March 15, 2026

What is Real Estate Syndication?

Real estate syndication is a structure where multiple investors pool their capital to purchase and operate a property that none of them could (or would want to) buy individually. A sponsor (also called the general partner or GP) identifies the deal, arranges financing, manages the property, and makes operational decisions. Passive investors (limited partners or LPs) contribute capital and receive returns without day-to-day involvement.

Syndication is how most large commercial real estate transactions happen. Apartment complexes, shopping centers, office buildings, and self-storage facilities are commonly acquired through syndication structures. For passive investors, syndications offer access to commercial real estate returns without the expertise, time commitment, or concentrated risk of buying property directly.

How a syndication is structured

The typical syndication creates a special-purpose entity, usually an LLC, that holds the property. The GP manages the LLC and the property. LPs invest cash into the LLC in exchange for membership interests. The operating agreement defines how profits, losses, cash distributions, and sale proceeds are split between the GP and LPs.

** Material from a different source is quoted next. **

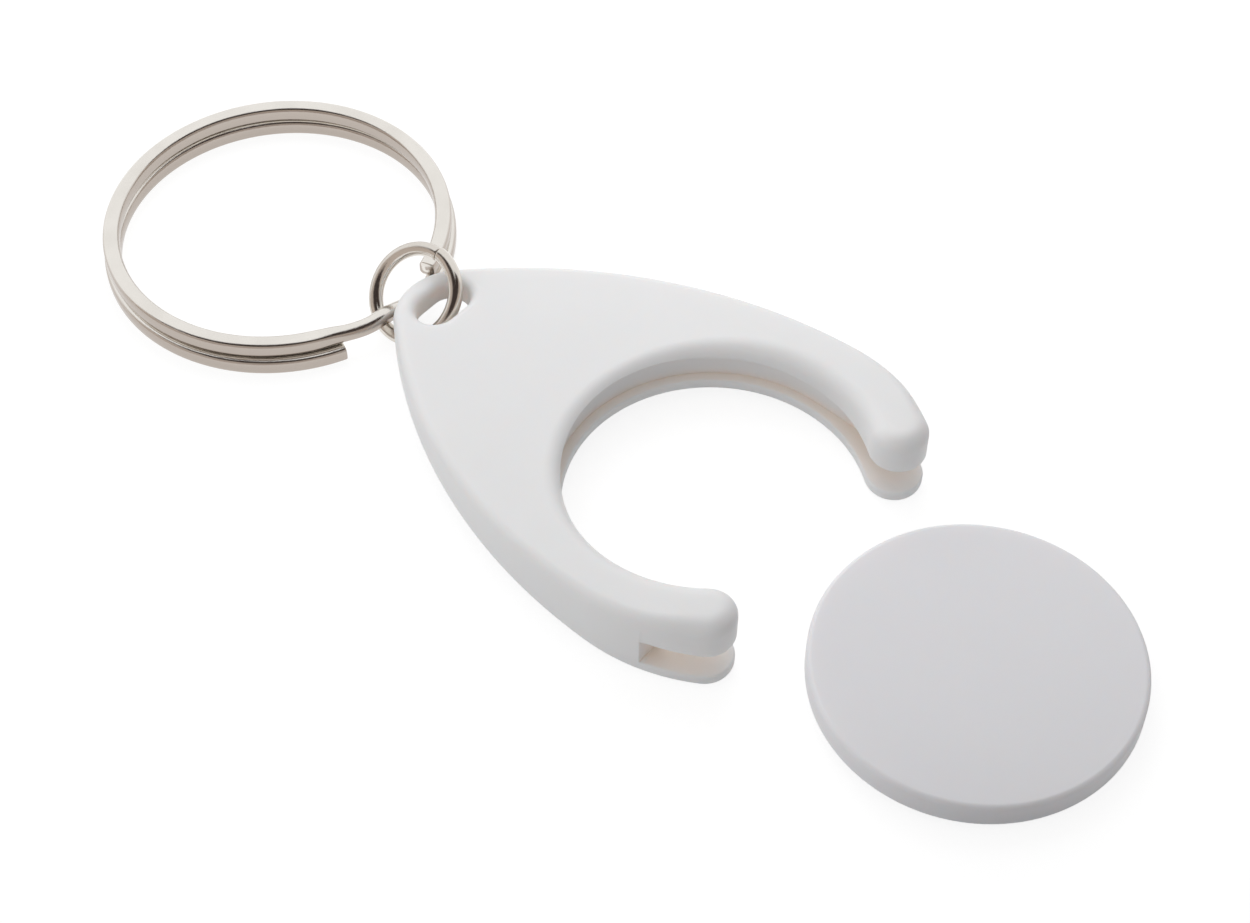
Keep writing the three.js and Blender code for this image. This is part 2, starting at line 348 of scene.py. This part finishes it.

A common split structure is 70/30 — LPs receive 70% of the cash flow and profits, the GP receives 30%. But before the GP receives their share, LPs typically receive a preferred return (often 6-10% annually). This means the first dollars of profit go to the LPs until they've received their preferred return, then remaining profits are split according to the waterfall structure defined in the operating agreement.

Example syndication structure:
Property: 100-unit apartment complex, $8M purchase price
Senior debt: $5.2M (65% LTV) from commercial lender
LP equity: $2.4M from 30 passive investors ($80K average each)
GP equity: $400K from the sponsor team
Preferred return: 8% to LPs before GP split
Profit split: 70% LP / 30% GP above preferred return
Hold period: 5 years, target 15-20% IRR to LPs

The GP's role and compensation

The general partner does the work. This includes sourcing the deal, conducting due diligence, arranging financing, raising capital from investors, managing the property (directly or through a property management company), executing the business plan (renovations, rent increases, expense reduction), and eventually selling or refinancing the property.

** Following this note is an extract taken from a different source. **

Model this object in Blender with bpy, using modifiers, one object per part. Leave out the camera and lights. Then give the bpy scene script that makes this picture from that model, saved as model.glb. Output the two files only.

GP compensation comes in several forms. An acquisition fee (typically 1-3% of the purchase price) is paid at closing. An asset management fee (1-2% of equity raised, annually) covers ongoing management overhead. The GP's promote (their share of profits above the preferred return) is the primary incentive to maximize returns. Some GPs also charge a disposition fee (1-2% of sale price) when the property is sold.

SEC compliance

Selling interests in a syndication is selling securities, which means federal securities laws apply. Most syndications use one of two SEC exemptions:

Regulation D, Rule 506(b): Allows raising unlimited capital from up to 35 non-accredited investors and unlimited accredited investors. The catch is no general solicitation — you can't advertise the offering publicly. All investors must have a pre-existing relationship with the sponsor.

Regulation D, Rule 506(c): Allows general solicitation (you can advertise and market the offering publicly) but ALL investors must be accredited, and the sponsor must take reasonable steps to verify accredited status. Accredited investor status generally means $200,000+ annual income ($300,000 joint) or $1 million+ net worth excluding primary residence.

Both exemptions require filing a Form D with the SEC within 15 days of the first sale of securities. Most syndications also require state blue sky filings. A securities attorney is essential for proper compliance — doing this wrong exposes the sponsor to significant legal liability.

Risks for passive investors

The biggest risk in syndication is the GP. You're entrusting your capital to someone else's judgment, execution, and integrity. Bad operators can mismanage properties, overstate projections to raise capital, or misuse funds. Due diligence on the sponsor is more important than due diligence on the property.

Other risks include market risk (property values decline), execution risk (renovation costs exceed budget, lease-up takes longer than projected), and liquidity risk (your capital is locked up for the hold period, typically 3-7 years, with no secondary market for your interests). Unlike stocks, you can't sell your syndication interest when you want your money back.

Why wholesalers should understand syndication

Syndicators are cash buyers for larger properties. If you wholesale a 20-unit apartment complex or a commercial building, the buyer is likely a syndicator who will raise capital from their investor network to close the deal. Understanding how syndicators evaluate deals — focusing on cap rates, NOI growth potential, and value-add opportunities — helps you identify and market properties that appeal to this buyer pool.